Образцовая координация движений, точность, экономность, меткость: отличный бильярдист, хороший игрок в крокет.
Необыкновенная впечатлительность. Мгновенная смена настроения из-за любой мелочи.
Память исключительная, особенно на стихи.
Физическая сила в пределах нормы. Опасался нападения, иногда, особенно выходя на улицу в позднее время, брал с собой тяжелую палку.
До последних лет часто плакал.
Любимая словесная забава, она же еще одна примета невроза, — постоянная переделка слов: кипарисы, сыкарипы, рикаписы, сыпарики, пысарики… Это не было постоянно работающей словесной лабораторией, как писали иногда, — это белый шум, заполнение пауз в разговоре, а паузы возникали часто.
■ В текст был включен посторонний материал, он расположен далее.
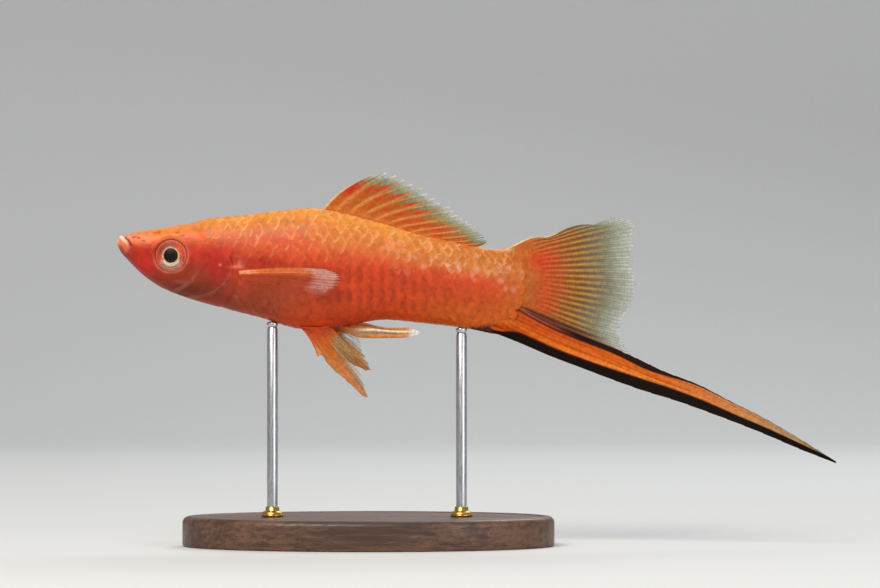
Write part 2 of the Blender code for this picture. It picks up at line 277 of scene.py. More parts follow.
def capped(rings: int, sides: int) -> list:
    """Faces of a stack of closed rings, numbered ring by ring, with a point at either end after them.

    Args:
        rings: How many rings there are.
        sides: Points in each ring.

    Returns:
        Arrays of point numbers.
    """
    count, around = rings * sides, np.arange(sides)
    ends = [fan(count, around, back=True), fan(count + 1, around + count - sides)]
    return [net(rings, sides, wrap=True), *ends]


@dataclass
class Shape:
    """A mesh in the making: (n, 3) points, faces as (m, 3) or (m, 4) point numbers, and what is on them.

    Each point may have named linear colours, (n, 3), named values, (n,), and named flat maps, (n, 2).
    """

    points: Array
    faces: list
    colours: dict = field(default_factory=dict)
    values: dict = field(default_factory=dict)
    maps: dict = field(default_factory=dict)

    def volume(self) -> float:
        """Volume inside the faces: the sum of a . (b x c) / 6 over their triangles.

        Returns:
            The volume, negative where the faces point inwards.
        """
        total = 0.0
        for group in self.faces:
            corners = self.points[group]
            for k in range(1, group.shape[1] - 1):
                cross = np.cross(corners[:, k], corners[:, k + 1])
                total += np.einsum("ij,ij->", corners[:, 0], cross) / 6
        return total

    def made(self, name: str, material: bpy.types.Material, slot: str,
             nodes: tuple = ()) -> bpy.types.Object:
        """Makes the object, its faces outwards, and lets it ride with the body.

        Args:
            name: The piece's name.
            material: Its finish.
            slot: The record's material slot, which is not used here.
            nodes: The solids that it stands for.

        Returns:
            The new object.
        """
        if self.volume() < 0:
            self.faces = [group[:, ::-1] for group in self.faces]
        mesh = bpy.data.meshes.new(name)
        loops = np.concatenate([group.ravel() for group in self.faces])
        sizes = np.concatenate([np.full(len(group), group.shape[1]) for group in self.faces])
        mesh.vertices.add(len(self.points))
        mesh.vertices.foreach_set("co", placed(self.points).ravel())
        mesh.loops.add(len(loops))
        mesh.loops.foreach_set("vertex_index", loops)
        mesh.polygons.add(len(sizes))
        mesh.polygons.foreach_set("loop_start", np.concatenate([[0], np.cumsum(sizes)[:-1]]))
        mesh.update(calc_edges=True)
        for key, colour in self.colours.items():
            full = np.concatenate([np.clip(colour, 0, 1), np.ones((len(colour), 1))], axis=1)
            mesh.attributes.new(key, "FLOAT_COLOR", "POINT").data.foreach_set("color", full.ravel())
        for key, value in self.values.items():
            mesh.attributes.new(key, "FLOAT", "POINT").data.foreach_set("value", value.ravel())
        for key, flat in self.maps.items():
            mesh.uv_layers.new(name=key).data.foreach_set("uv", flat[loops].ravel())
        mesh.shade_smooth()
        mesh.materials.append(material)
        mesh.validate()
        piece = bpy.data.objects.new(name, mesh)
        bpy.context.scene.collection.objects.link(piece)
        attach(piece, ROOT_BODY)
        if nodes:
            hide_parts(*nodes)
        log.info("%s: %d triangles", name, (sizes - 2).sum())
        return piece


def joined(shapes: list) -> Shape:
    """One shape of several that carry the same colours, values and maps.

    Args:
        shapes: The shapes.

    Returns:
        The joined shape.
    """
    starts = np.concatenate([[0], np.cumsum([len(shape.points) for shape in shapes])[:-1]])
    faces = [group + start for shape, start in zip(shapes, starts) for group in shape.faces]
    whole = Shape(np.concatenate([shape.points for shape in shapes]), faces)
    for kind in ("colours", "values", "maps"):
        for key in getattr(shapes[0], kind):
            getattr(whole, kind)[key] = np.concatenate([getattr(shape, kind)[key] for shape in shapes])
    return whole


def twice(part: Array) -> Array:
    """What is painted on one face of a slab, for both of its faces."""
    return np.concatenate([part, part])


def slab(sheet: Array, offset: Array) -> tuple:
    """Moves a grid of points out to both sides, and stitches the two faces round their edge.

    Args:
        sheet: (rows, columns, 3) points of the middle surface.
        offset: (rows, columns, 3) steps from there to the first face.

    Returns:
        The points, and the faces.
    """
    rows, columns = sheet.shape[:2]
    points = np.concatenate([(sheet + offset).reshape(-1, 3), (sheet - offset).reshape(-1, 3)])
    count = rows * columns
    front = net(rows, columns)
    rim = np.concatenate([
        np.arange(columns - 1),
        np.arange(rows - 1) * columns + columns - 1,
        (rows - 1) * columns + np.arange(columns - 1, 0, -1),
        np.arange(rows - 1, 0, -1) * columns,
    ])
    after = np.roll(rim, -1)
    edge = stacked(after, rim, rim + count, after + count)
    return points, [front, front[:, ::-1] + count, edge]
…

Ему случалось внезапно замолкать и по нескольку часов мрачно молчать, а иногда интерес к собеседнику вообще иссякал, — он резко вставал и уходил или погружался в себя. С женщинами чаще всего говорил о ерунде, в которой они потом задним числом отыскивали глубокие смыслы. От той же бессодержательности разговоров — частое шуточное искажение слов, неправильные окончания — лапов вместо лап, собаков и кошков, всяких зверев… Вообще, кажется, ему особо не о чем было говорить с людьми, кроме как с трибуны. В лекциях и докладах всегда блестящ, в личном общении почти всегда скучен и раздражителен — кроме разговоров с теми немногими, кто был ему действительно «ростом вровень»: любимые собеседники — Якобсон, Шкловский, Брики, иногда Пастернак (которого, впрочем, он не понимал и раздражался на его многословное гудение: любил, когда формулировали коротко). Да и о чем вообще можно говорить с людьми? Стоит ли придавать особое значение таким разговорам? В письмах почти всегда лапидарен, предпочитал телеграммы.